▸ Given exercise: Up to and including the line containing "tree.nodes.clear()", please reproduce the lines of the listing below, starting from the top.
'''
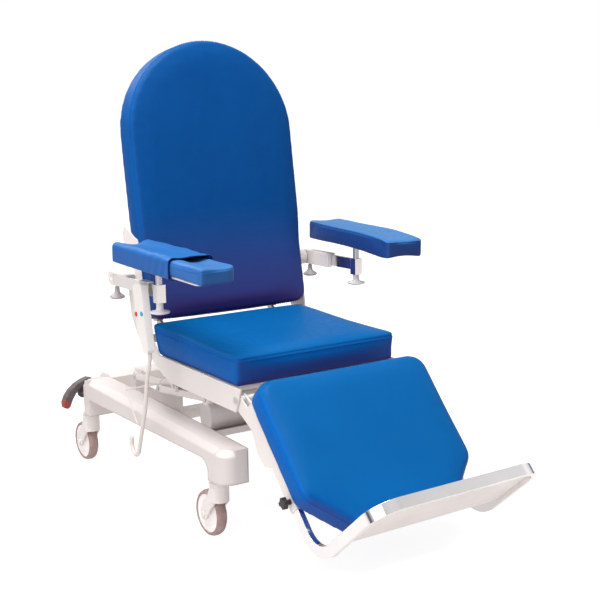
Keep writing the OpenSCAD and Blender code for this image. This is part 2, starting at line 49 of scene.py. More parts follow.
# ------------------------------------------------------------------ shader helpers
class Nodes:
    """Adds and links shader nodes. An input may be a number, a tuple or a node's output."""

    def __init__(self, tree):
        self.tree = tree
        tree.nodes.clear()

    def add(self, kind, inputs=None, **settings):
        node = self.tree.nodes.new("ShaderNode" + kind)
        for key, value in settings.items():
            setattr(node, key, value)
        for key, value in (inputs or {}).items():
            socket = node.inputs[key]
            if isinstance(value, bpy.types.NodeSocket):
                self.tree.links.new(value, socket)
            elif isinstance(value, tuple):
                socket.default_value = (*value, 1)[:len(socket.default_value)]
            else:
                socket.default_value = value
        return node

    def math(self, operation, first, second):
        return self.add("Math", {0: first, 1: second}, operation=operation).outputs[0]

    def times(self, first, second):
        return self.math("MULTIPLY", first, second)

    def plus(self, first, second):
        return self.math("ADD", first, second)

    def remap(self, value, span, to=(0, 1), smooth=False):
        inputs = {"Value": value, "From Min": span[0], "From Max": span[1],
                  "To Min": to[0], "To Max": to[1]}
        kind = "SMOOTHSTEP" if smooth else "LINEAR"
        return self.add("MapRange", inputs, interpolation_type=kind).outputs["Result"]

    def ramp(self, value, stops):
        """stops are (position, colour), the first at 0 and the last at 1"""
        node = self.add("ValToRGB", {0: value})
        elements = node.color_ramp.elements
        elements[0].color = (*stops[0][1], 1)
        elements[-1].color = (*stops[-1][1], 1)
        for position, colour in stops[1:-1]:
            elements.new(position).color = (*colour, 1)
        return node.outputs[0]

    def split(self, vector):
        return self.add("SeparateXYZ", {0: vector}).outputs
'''
▸ Exercise output:
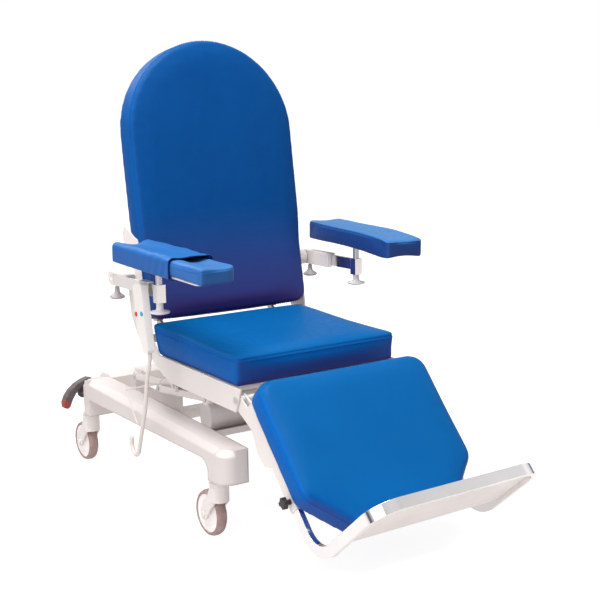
Keep writing the OpenSCAD and Blender code for this image. This is part 2, starting at line 49 of scene.py. More parts follow.
# ------------------------------------------------------------------ shader helpers
class Nodes:
    """Adds and links shader nodes. An input may be a number, a tuple or a node's output."""

    def __init__(self, tree):
        self.tree = tree
        tree.nodes.clear()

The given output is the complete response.